In a paper on “In year prioritisation”, Food Standards Agency (FSA) officials have identified that work to bring the FSA’s Official Veterinarian (OV) resources in-house is an area they can “reduce, pause or stop work”.
They also stated that they are “minded to put on hold” their project to directly employ OVs to deliver official controls in abattoirs due to the “severe pressure public finances are currently under”.
This presentation is due to be presented at the FSA’s Board Meeting on Wednesday 7 December.
“The FSA’s decision earlier this year to look at insourcing was taken because the current public/state sponsored monopoly was deemed to be failing both in quality and veterinary consistency” said Norman Bagley, head of policy at the Association of Independent Meat Suppliers.
“However, the FSA now appears to be using cost pressures as an excuse for a poor service” he continued.

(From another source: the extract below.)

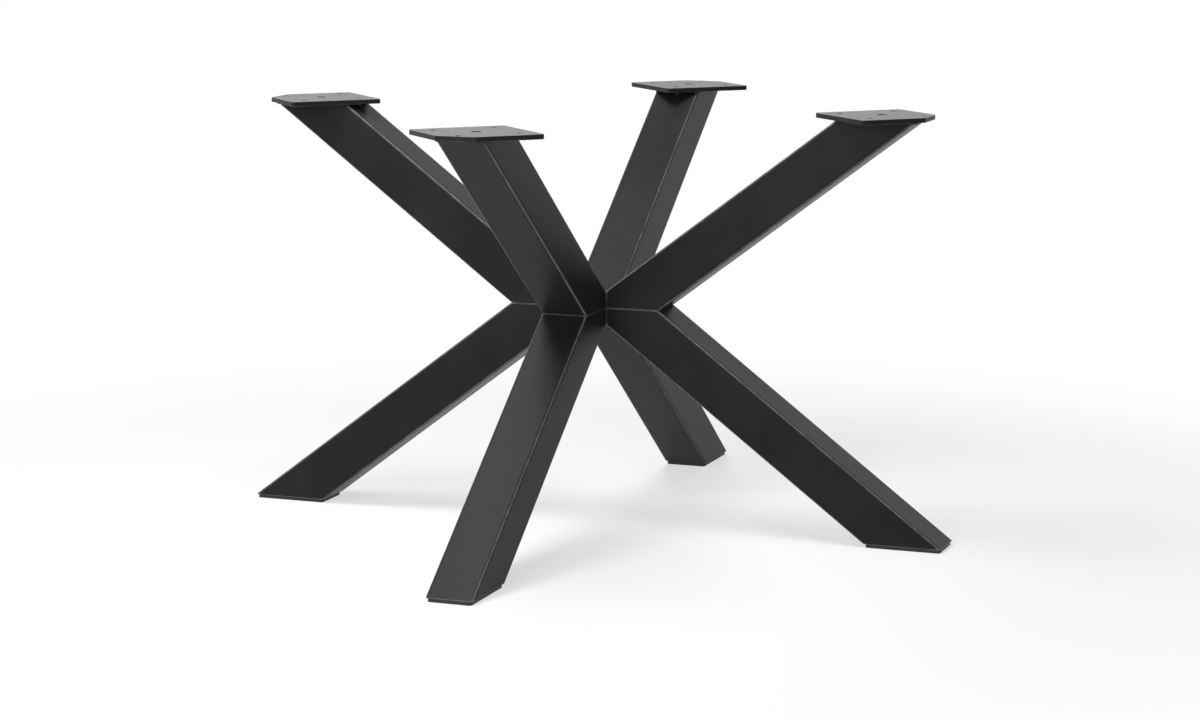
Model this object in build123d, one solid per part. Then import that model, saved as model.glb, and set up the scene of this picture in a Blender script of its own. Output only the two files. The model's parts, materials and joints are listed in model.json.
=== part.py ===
from build123d import *
import os
from math import cos, radians, sin, tan

# Four-legged crossing table base, in millimetres.
# The origin lies on the floor under the crossing, +Z is up, and X and Y run along the table's edges.
# Each leg is a lower and an upper square tube, mitred where they meet, so that it looks like a "<"
# that opens outwards. Eight tubes meet on the vertical axis.

# Overall
base_height = 710.0
crossing_height = 375.0
tube_slope = 37.0

# Square tube
tube_size = 80.0
tube_wall = 2.0
tube_inner_radius = 3.0

# Mounting plate
plate_side = 160.0
plate_thickness = 8.0
plate_corner_cut = 46.0
plate_corner_radius = 6.0
plate_edge_break = 0.8
plate_hole_inset = 30.0
plate_hole_diameter = 9.0
plate_centre_hole_diameter = 16.0

# Foot cap
foot_flange_thickness = 6.0
foot_inset = 3.0
foot_corner_radius = 6.0
foot_edge_break = 1.0
foot_plug_height = 22.0
foot_plug_wall = 3.0
foot_plug_clearance = 0.3

# The legs stand on the table's diagonals. The first is half this angle from +X, and the others follow
# it by the whole angle, in degrees.
leg_names = ("back_right", "back_left", "front_left", "front_right")
leg_pitch_angle = 90.0

# Worked out from the sizes above
first_leg_angle = leg_pitch_angle / 2
plate_hole_spacing = plate_side - 2 * plate_hole_inset
plate_underside = base_height - plate_thickness
tube_corner_radius = tube_inner_radius + tube_wall
tube_bore = tube_size - 2 * tube_wall
mitre_length = tube_size / sin(radians(tube_slope))
mitre_centre = mitre_length / 2
run_per_rise = 1 / tan(radians(tube_slope))
lower_rise = crossing_height - foot_flange_thickness
upper_rise = plate_underside - crossing_height
foot_radius = mitre_centre + lower_rise * run_per_rise
plate_radius = mitre_centre + upper_rise * run_per_rise


def square_bar(size, radius, rise, direction):
    """A rounded square bar that crosses the mitre and runs past the given rise, up (1) or down (-1)."""
    past_the_end = mitre_length
    length = rise / sin(radians(tube_slope)) + past_the_end
    across = Plane(
        origin=(mitre_centre, 0, crossing_height),
        x_dir=(0, 1, 0),
        z_dir=(cos(radians(tube_slope)), 0, direction * sin(radians(tube_slope))),
    )
    profile = across * RectangleRounded(size, size, radius)
    return extrude(profile, length) + extrude(profile, -past_the_end)


def leg_sector(bottom, top):
    """The room of one leg between two heights: a wedge between the planes that halve the corners
    with its neighbours, with its edge on the vertical axis."""
    reach = foot_radius + plate_radius
    half_width = reach * tan(radians(leg_pitch_angle / 2))
    outline = Polygon((0, 0), (reach, -half_width), (reach, half_width), align=None)
    return Pos(0, 0, bottom) * extrude(outline, top - bottom)


def mitred_tube(rise, direction):
    """One hollow tube, cut flat at its outer end, along the mitre and along both halving planes."""
    outer = square_bar(tube_size, tube_corner_radius, rise, direction)
    bore = square_bar(tube_bore, tube_inner_radius, rise, direction)
    far_end = crossing_height + direction * rise
    return (outer - bore) & leg_sector(min(crossing_height, far_end), max(crossing_height, far_end))


def lower_tube():
    return mitred_tube(lower_rise, -1)


def upper_tube():
    return mitred_tube(upper_rise, 1)


def mounting_plate():
    """A flat plate with its outer corner cut off, four bolt holes and a larger hole in the middle."""
    half = plate_side / 2
    outline = Polygon(
        (-half, -half),
        (half, -half),
        (half, half - plate_corner_cut),
        (half - plate_corner_cut, half),
        (-half, half),
        align=None,
    )
    outline = fillet(outline.vertices(), plate_corner_radius)
    plate = extrude(outline, plate_thickness)
    rims = plate.edges().group_by(Axis.Z)
    plate = chamfer(rims[0] + rims[-1], plate_edge_break)
    plate = plate - extrude(Circle(plate_centre_hole_diameter / 2), plate_thickness)
    for bolt_place in GridLocations(plate_hole_spacing, plate_hole_spacing, 2, 2):
        plate = plate - bolt_place * extrude(Circle(plate_hole_diameter / 2), plate_thickness)
    return Pos(plate_radius, 0, plate_underside) * Rot(0, 0, -first_leg_angle) * plate


def foot_cap():
    """A plastic cap: a flange under the end of the tube and a hollow plug that fills its bore."""
    flange = extrude(
        RectangleRounded(mitre_length - 2 * foot_inset, tube_size - 2 * foot_inset, foot_corner_radius),
        foot_flange_thickness,
    )
    flange = chamfer(flange.faces().sort_by(Axis.Z)[0].edges(), foot_edge_break)
    flange = Pos(foot_radius, 0, 0) * flange
    plug_size = tube_bore - 2 * foot_plug_clearance
    plug_radius = tube_inner_radius
    plug = square_bar(plug_size, plug_radius, lower_rise, -1)
    hollow = square_bar(plug_size - 2 * foot_plug_wall, plug_radius, lower_rise, -1)
    plug = (plug - hollow) & leg_sector(foot_flange_thickness, foot_flange_thickness + foot_plug_height)
    return flange + plug


os.makedirs("parts", exist_ok=True)
pieces = {
    "lower_tube": lower_tube(),
    "upper_tube": upper_tube(),
    "mounting_plate": mounting_plate(),
    "foot_cap": foot_cap(),
}
for piece_name, piece in pieces.items():
    for leg_number, leg_name in enumerate(leg_names):
        leg_angle = first_leg_angle + leg_number * leg_pitch_angle
        export_step(Rot(0, 0, leg_angle) * piece, f"parts/{piece_name}_{leg_name}.step")
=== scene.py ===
import json
from math import cos, pi, radians, sin, tan

import bmesh
import bpy
from mathutils import Matrix, Vector
from mathutils.geometry import tessellate_polygon

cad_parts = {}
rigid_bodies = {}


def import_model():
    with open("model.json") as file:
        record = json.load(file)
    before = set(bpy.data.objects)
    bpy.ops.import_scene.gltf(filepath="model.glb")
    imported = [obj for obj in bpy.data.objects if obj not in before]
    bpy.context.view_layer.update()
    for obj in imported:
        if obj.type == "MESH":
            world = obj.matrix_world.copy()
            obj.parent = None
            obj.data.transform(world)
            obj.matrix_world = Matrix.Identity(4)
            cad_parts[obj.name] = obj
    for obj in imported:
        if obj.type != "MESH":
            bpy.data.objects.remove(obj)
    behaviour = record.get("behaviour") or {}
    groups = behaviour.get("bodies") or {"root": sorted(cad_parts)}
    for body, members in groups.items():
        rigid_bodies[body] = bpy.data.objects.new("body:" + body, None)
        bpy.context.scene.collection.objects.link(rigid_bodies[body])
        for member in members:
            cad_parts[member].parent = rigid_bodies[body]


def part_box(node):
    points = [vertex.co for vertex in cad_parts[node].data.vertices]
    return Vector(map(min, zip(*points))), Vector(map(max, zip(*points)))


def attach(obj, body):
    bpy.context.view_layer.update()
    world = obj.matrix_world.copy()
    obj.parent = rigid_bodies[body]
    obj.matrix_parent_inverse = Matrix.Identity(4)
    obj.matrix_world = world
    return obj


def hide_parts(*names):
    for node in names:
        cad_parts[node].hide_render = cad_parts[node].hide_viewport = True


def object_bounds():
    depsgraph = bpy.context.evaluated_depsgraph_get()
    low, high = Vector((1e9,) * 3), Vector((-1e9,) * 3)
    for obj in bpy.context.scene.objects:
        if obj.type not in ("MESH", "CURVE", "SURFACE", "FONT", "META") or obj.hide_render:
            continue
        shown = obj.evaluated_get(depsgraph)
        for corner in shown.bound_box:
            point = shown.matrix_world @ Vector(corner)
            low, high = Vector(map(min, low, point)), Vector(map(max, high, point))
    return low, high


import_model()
CAD_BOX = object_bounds()

bl_info = {
    "name": "Table Base",
    "version": (1, 0, 0),
    "blender": (4, 5, 0),
    "location": "3D View > Sidebar > Table Base",
    "description": "Builds a black powder-coated table base with four crossing legs",
    "category": "Object",
}

# Azimuth of each leg, in degrees from +X
LEGS = {"back_right": 45.0, "back_left": 135.0, "front_left": 225.0, "front_right": 315.0}

# Boxes that the heights and the plate's side are taken from
PLATE_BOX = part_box("mounting_plate_back_right")
LOWER_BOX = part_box("lower_tube_back_right")
CAP_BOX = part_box("foot_cap_back_right")

# Largest step between the sides of a piece and those of the box it has to fill
BOX_MATCH = 0.001
# Points nearer to each other than this become one
MERGE_DISTANCE = 1e-7
# Faces that meet at more than this keep a sharp edge between them
SHARP_ANGLE = radians(28.0)
# A plate's face looks up if its normal's upward part is more than this; such faces get the lighter coat that
# paints light on the tops
LOOKS_UP = 0.9
# Turn from the direction of a leg to the sides of its plate
PLATE_TURN = radians(-45.0)

# Segments in a quarter turn, at the corners of the tubes, plates, flanges and plugs
TUBE_STEPS = 6
PLATE_STEPS = 6
FLANGE_STEPS = 8
PLUG_STEPS = 4
# Segments around a hole, around a weld bead and around the floor
HOLE_SEGMENTS = 40
BEAD_SEGMENTS = 10
FLOOR_SEGMENTS = 96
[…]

The FSA’s business committee meeting (18 June 2022) identified that if the current “service delivery partner (SDP) [was] to fail to deliver, it would have a catastrophic effect on the FSA”.
It also revealed that “the SDP will actively support the FSA’s move to a new resourcing model, which is a strategic priority and focuses initially on directly employing around 25 percent of OV roles by April 2023.”

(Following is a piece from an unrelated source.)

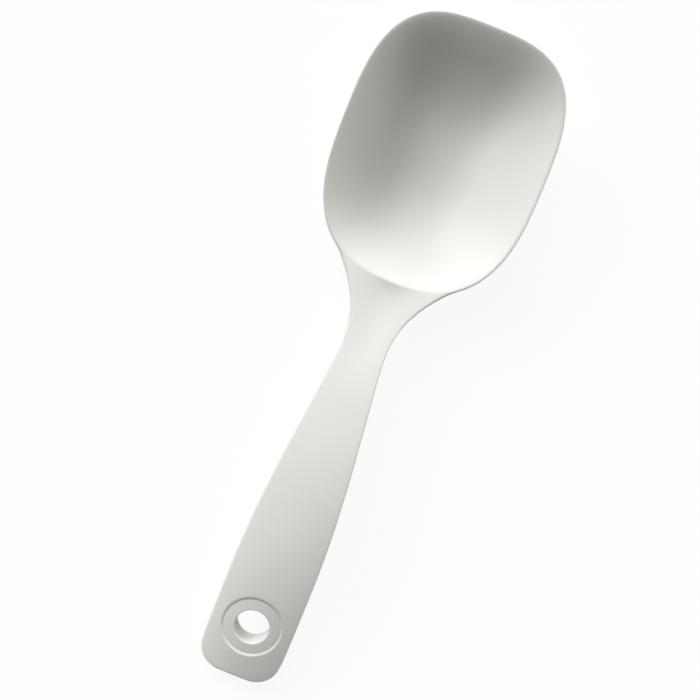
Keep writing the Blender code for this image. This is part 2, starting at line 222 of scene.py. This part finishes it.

“We and our members have very real concerns that if the FSA carry on with their failing delivery model that it could damage this country’s livestock processing sector purely based on cost,” said Norman. “And yet, the existing monopoly position has already cost the taxpayer an addition £8 million to deliver.

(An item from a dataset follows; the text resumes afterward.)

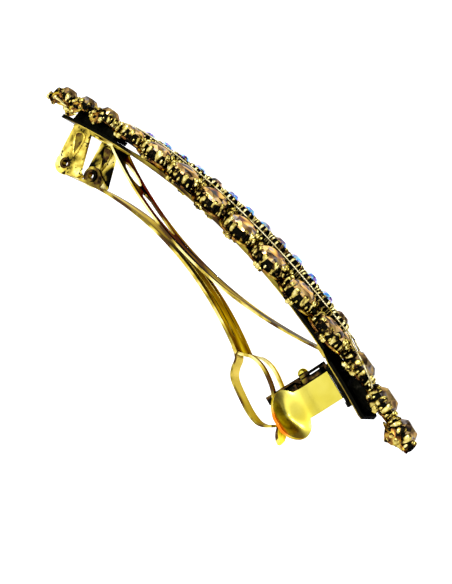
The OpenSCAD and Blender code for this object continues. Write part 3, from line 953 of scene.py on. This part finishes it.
def set_stone(node, material, slot, place, cut):
    """Puts a cut stone in the place of a plain CAD one."""
    piece = Piece(node + "_cut", material, slot)
    piece.add(*cut, place)
    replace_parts(piece.finish(smooth=False), node)


def set_stones():
    """Cuts and sets every stone; the last of the small round ones is brown."""
    for side, label in ((-1, "near"), (1, "far")):
        for k in range(1, ROW_COUNT + 1):
            cut = cut_stone(STONE_LEN, STONE_W, STONE_FLOOR, STONE_GIRDLE, STONE_CROWN)
            place = at_row(row_x(k), side)
            set_stone(f"{label}_stone_{k:02d}", CHAMPAGNE, "champagne_glass", place, cut)
    for k, (x, h, length) in enumerate(zip(TAIL_X, TAIL_H, TAIL_LEN), 1):
        cut = cut_stone(length, length * TAIL_SLIM, STONE_FLOOR, STONE_GIRDLE, TAIL_CROWN)
        set_stone(f"tail_stone_{k}", DARK_CHAMPAGNE, "champagne_glass", on_deco(x, 0, h), cut)
    for k in range(1, MID_COUNT + 1):
        cut = cut_stone(MID_CUT, MID_CUT, MID_FLOOR, MID_GIRDLE, MID_CROWN)
        glass = PEARL if k < MID_COUNT else DARK_CHAMPAGNE
        set_stone(f"middle_stone_{k:02d}", glass, "pearl_glass", on_deco(mid_x(k), 0, mid_h(k)), cut)


def pad_edges(z):
    """Left and right edge of the release lever's sheet at a height: wall, shoulders or oval pad."""
    if z > PAD_Z + PAD_HALF_H:
        return -WALL_HALF, WALL_HALF
    off = min(1, abs(z - PAD_Z) / PAD_HALF_H)
    half = PAD_HALF_LEN * math.sqrt(1 - off * off) ** 0.9
    slant = 1.5 * max(0, (PAD_Z - z) / PAD_HALF_H) ** 2
    left, right = PAD_X - half + slant, PAD_X + half
    if z > PAD_Z + 0.7 * PAD_HALF_H:
        return min(left, -WALL_HALF), max(right, WALL_HALF)
    return left, right


def pad_hollow(x, z):
    """Depth of the dish pressed into the finger pad."""
    return 1.25 * math.exp(-((x - PAD_X + 0.2) / 2.6) ** 2 - ((z - PAD_Z + 0.2) / 1.15) ** 2)


def make_release_pad():
    """Wall, neck and dished finger pad of the release lever in one smooth sheet."""
    profile = ((-4.8, -0.62), (-4.8, -3), (-4.85, -5.2), (-5.3, -6.6), (-6.4, -8.0), (-7.9, -9.25),
               (-9.35, -10.2))
    path = spline([(0, y, z) for y, z in profile], 10)
    columns = 24
    points, faces = [], []
    for i, here in enumerate(path):
        ahead = (path[min(i + 1, len(path) - 1)] - path[max(i - 1, 0)]).normalized()
        outward = Vector((0, ahead.z, -ahead.y))
        left, right = pad_edges(here.z)
        for j in range(columns + 1):
            x = left + (right - left) * j / columns
            points.append(here + Vector((x, 0, 0)) - outward * pad_hollow(x, here.z))
    for i in range(len(path) - 1):
        for j in range(columns):
            a, b = i * (columns + 1) + j, (i + 1) * (columns + 1) + j
            faces.append((a, a + 1, b + 1, b))
    sheet = Piece("release_pad", POLISHED, "bright_gold")
    sheet.add(points, faces, CATCH)
    pad = sheet.finish("release")
    shell = pad.modifiers.new("thickness", "SOLIDIFY")
    shell.thickness = WALL_T * MM
    shell.offset = 0
    bevel = pad.modifiers.new("round_edge", "BEVEL")
    bevel.width = 0.12 * MM
    bevel.segments = 2
    bevel.angle_limit = math.radians(50)
    smooth = pad.modifiers.new("subdivide", "SUBSURF")
    smooth.levels = 1
    smooth.render_levels = 1
    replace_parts(pad, "release_lever")


def slab(top, foot, y0, y1):
    """A flat bar from one level to another, each given as its two edges and its height."""
    points = [(x, y, z) for a, b, z in (top, foot) for x, y in ((a, y0), (b, y0), (b, y1), (a, y1))]
    faces = [(0, 1, 2, 3)[::-1], (4, 5, 6, 7)]
    faces += [(i, (i + 1) % 4, 4 + (i + 1) % 4, 4 + i)[::-1] for i in range(4)]
    return points, faces


def make_release_leg():
    """The dark latch leg behind the release lever, and the strap that ties it to the lever's wall."""
    leg = Piece("release_leg", LEG, "bright_gold")
    strands = (((-4.7, -4.3, -1.4), (-4.7, -4.3, -6.0)), ((-4.05, -3.3, -1.4), (-4.05, -3.3, -6.0)))
    foot = ((-4.7, -3.3, -5.7), (-4.9, -3.5, -12.3))
    head = ((-4.7, -3.3, -1.0), (-4.7, -3.3, -2.2))
    for top, bottom in (*strands, foot, head):
        leg.add(*slab(top, bottom, -1.65, -1.25), CATCH)
    across = ((-3.7, -3.3, -6), (-3.7, -3.3, -8))
    leg.add(*slab(*across, -5.0, -1.3), CATCH)
    on_wall = ((-3.7, -2.3, -6), (-3.7, -2.3, -8))
    leg.add(*slab(*on_wall, -5.0, -4.6), CATCH)
    leg.finish("release", smooth=False)


def make_ear_ribs():
    """Raised drop shapes stamped in both faces of both hinge ears, with a darker middle."""
    rib = Piece("ear_ribs", EARS, "bracket_gold")
    well = Piece("ear_wells", LEG, "bracket_gold")
    stops = ((1.15, 1.8), (0.55, 2.7), (0.0, 3.8), (-0.55, 5.0), (-0.7, 5.8), (-0.1, 6.25), (0.9, 6.2),
             (1.45, 5.5), (1.5, 4.3), (1.35, 3.0), (1.15, 1.8))
    proud = 0.03
    ear_out = EAR_SPAN / 2
    ear_in = ear_out - EAR_T
    for y, facing in ((-ear_out, -1), (-ear_in, 1), (ear_in, -1), (ear_out, 1)):
        path = spline([(x, y, z) for x, z in stops], 3)[:-1]
        radii = [0.24 + 0.05 * math.sin(i) for i in range(len(path))]
        rib.add(*tube(path, radii, closed=True), HINGE)
        centre = sum(path, Vector()) / len(path)
        out = Vector((0, facing * proud, 0))
        fan = [(0, 1 + i, 1 + (i + 1) % len(path)) for i in range(len(path))]
        well.add([centre + out] + [p + out for p in path], fan, HINGE)
    rib.finish()
    well.finish()


def make_tip(label, x, heading, length):
    """Plump petals and beads under the last stone of a tail, in place of the flat leaves.

    The beads are given as share of the long petal's length, y, height and radius.
    """
    leaves = Piece(label + "_petals", LEAF, "antique_gold")
    base = on_deco(x, 0, PLATE_TOP - 0.7) @ turn("Z", math.radians(heading))
    leaves.add(*petal(length, 1.15, 0.5), base)
    for side in (-1, 1):
        sideways = base @ move(-1.1, 0.9 * side, 0) @ turn("Z", math.radians(62 * side))
        leaves.add(*petal(3.6, 0.95, 0.45), sideways)
    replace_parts(leaves.finish(subdivide=1), label + "_leaves")
    knobs = Piece(label + "_tip_beads", CLAW, "antique_gold")
    beads = ((0.95, 0.0, 0.35, 0.62), (0.85, 0.75, 0.2, 0.5), (0.85, -0.75, 0.2, 0.55),
             (0.9, -0.4, 0.85, 0.5), (0.88, 0.45, 0.9, 0.45), (0.6, -1.5, 0.4, 0.5),
             (0.6, 1.5, 0.4, 0.5), (0.35, -1.9, 0.35, 0.45), (0.35, 1.9, 0.35, 0.45))
    for away, y, h, radius in beads:
        knobs.add(*ball(radius), base @ move(away * (length - 0.6), y, h))
    knobs.finish(subdivide=1)


make_row_trim(-1, "near")
make_row_trim(1, "far")
make_tail_trim()
make_middle_trim()
make_wires(-1, "near")
make_wires(1, "far")
set_stones()
make_release_pad()
make_release_leg()
make_ear_ribs()
make_tip("hinge", -43.6, 180, 5.3)
make_tip("catch", 43.9, 0, 3.8)

# ---------- floor, sky and light ----------

# Even light on all but mirror rays, and the mirrored sky's brightness from its foot to its top
EVEN_LIGHT = 1.6
SKY = ((0.0, 0.9), (0.15, 0.06), (0.3, 0.05), (0.38, 1.4), (0.5, 1.6), (0.66, 1.7),
       (0.73, 2.2), (0.8, 2.1), (0.92, 0.45), (1.0, 0.2))


def white_floor():
    """Matt white."""
    look = Look("white_floor", metallic=0, roughness=0.9)
    tone = look.ramp(look.noise(3), ((0.3, (0.93, 0.93, 0.93)), (0.7, (0.95, 0.95, 0.95))))
    look.link(tone, "Base Color")
    return look.mat


def make_floor():
    """A pale round floor, low enough for the opened arm to swing clear of it."""
    sides = 48
    mesh = bpy.data.meshes.new("floor")
    rim = []
    for i in range(sides):
        angle = 2 * math.pi * i / sides
        rim.append(Vector((FLOOR_R * math.cos(angle), FLOOR_R * math.sin(angle), -FLOOR_DROP)) * MM)
    mesh.from_pydata(rim, [], [tuple(range(sides))])
    mesh.materials.append(white_floor())
    obj = bpy.data.objects.new("floor", mesh)
    bpy.context.collection.objects.link(obj)


def make_world():
    """Even white light for the scene, with a banded sky for the metal to mirror."""
    world = bpy.data.worlds.new("studio")
    bpy.context.scene.world = world
    world.use_nodes = True
    tree = world.node_tree
    tree.nodes.clear()

    def math_node(kind, *values):
        made = tree.nodes.new("ShaderNodeMath")
        made.operation = kind
        for socket, value in zip(made.inputs, values):
            if isinstance(value, bpy.types.NodeSocket):
                tree.links.new(value, socket)
            else:
                socket.default_value = value
        return made.outputs[0]

    coords = tree.nodes.new("ShaderNodeTexCoord")
    split = tree.nodes.new("ShaderNodeSeparateXYZ")
    tree.links.new(coords.outputs["Generated"], split.inputs[0])
    bands = tree.nodes.new("ShaderNodeValToRGB")
    fill_ramp(bands.color_ramp, [(place, (level, level, level)) for place, level in SKY])
    warp = tree.nodes.new("ShaderNodeTexNoise")
    warp.inputs["Scale"].default_value = 1.3
    tree.links.new(coords.outputs["Generated"], warp.inputs["Vector"])
    height = math_node("MULTIPLY_ADD", split.outputs["Z"], 0.5, 0.25)
    tree.links.new(math_node("MULTIPLY_ADD", warp.outputs["Fac"], 0.5, height), bands.inputs["Fac"])
    path = tree.nodes.new("ShaderNodeLightPath")
    pick = tree.nodes.new("ShaderNodeMix")
    pick.data_type = "RGBA"
    pick.inputs[MIX_FIRST].default_value = (EVEN_LIGHT, EVEN_LIGHT, EVEN_LIGHT, 1)
    tree.links.new(path.outputs["Is Glossy Ray"], pick.inputs[MIX_FACTOR])
    tree.links.new(bands.outputs["Color"], pick.inputs[MIX_SECOND])
    sky = tree.nodes.new("ShaderNodeBackground")
    tree.links.new(pick.outputs[MIX_RESULT], sky.inputs["Color"])
    out = tree.nodes.new("ShaderNodeOutputWorld")
    tree.links.new(sky.outputs[0], out.inputs["Surface"])


def soft_light(name, place, aim, size, power):
    """A square lamp at a place, aimed at a point, its power in watts."""
    data = bpy.data.lights.new(name, "AREA")
    data.size = size * MM
    data.energy = power
    lamp = bpy.data.objects.new(name, data)
    lamp.location = Vector(place) * MM
    lamp.rotation_mode = "QUATERNION"
    lamp.rotation_quaternion = (Vector(aim) - Vector(place)).to_track_quat("-Z", "Y")
    bpy.context.collection.objects.link(lamp)


make_floor()
make_world()
soft_light("key", (-250, -300, 350), (0, 0, 10), 120, 0.8)
soft_light("rim", (300, 250, 300), (0, 0, 10), 100, 0.5)
soft_light("glint", (20, -220, 210), (30, -6, 0), 50, 0.2)
bpy.context.scene.view_settings.view_transform = "Standard"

“Insourcing could actually save the Exchequer money as it would remove some of the duplication which currently exists and the costs of managing the contract.
“The meat industry doesn’t mind paying for a high quality flexible and effective service, but I believe it does resent paying for the failures of the current contractor.”
The paper to the board states that FSA Chief Executive Emily Miles “is planning to take a final decision in the coming weeks”.
“We would urge Ms Miles to make the correct decision to push ahead with OV insourcing to their previously stated timeframe of April 2023 on the basis that it is the best option to improve the service and deliver real value back to the taxpayer” said Norman.